The SFBC and its collaborators in City Hall want to eliminate the "level of service" (LOS) standard for evaluating traffic impacts in San Francisco that requires the city and other developers to calculate the impact of their proposed projects on city traffic by measuring how long it takes traffic to move through intersections. As it is, if a project is going to screw up traffic on a particular street, those pushing a project---the city's Bicycle Plan, for example---have to propose "mitigations" to prevent that from happening.

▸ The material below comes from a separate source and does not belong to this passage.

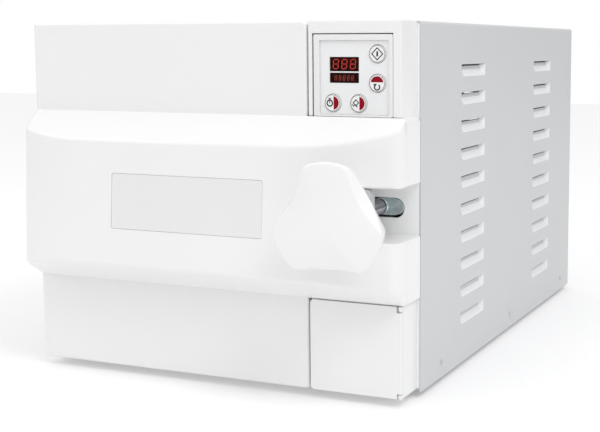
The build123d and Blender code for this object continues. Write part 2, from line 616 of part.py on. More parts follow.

The bike nuts call getting rid of LOS "fixing" CEQA or "CEQA reform."

Once they get rid of LOS, all they would have to worry about is the wrath of city voters in the neighborhoods ("Nimby opposition") as they go about "taking spaces back from cars," that is, taking away traffic lanes and street parking to make more bike lanes. A complication for the would-be reformers: LOS "reform" is included in the Bicycle Plan, and presumably the city will have to do an environmental evaluation of the bogus reform itself before they do away with LOS.

Thus it's important to understand that the bike fanatics see an anti-car agenda as central to their pro-bike agenda. To them it's a zero-sum game: If SF is to become more "bike-friendly," everyone who drives or relies on motor vehicles in the city must suffer---car drivers, taxi drivers, Muni drivers and passengers, and emergency vehicles. Radulovich talks about what's been the SFBC's aim for a long time, "the taking of spaces back from cars." The SFBC's Andy Thornley let that cat out of the bag a few years ago: "We've done all the easy things so far. Now we need to take space from cars."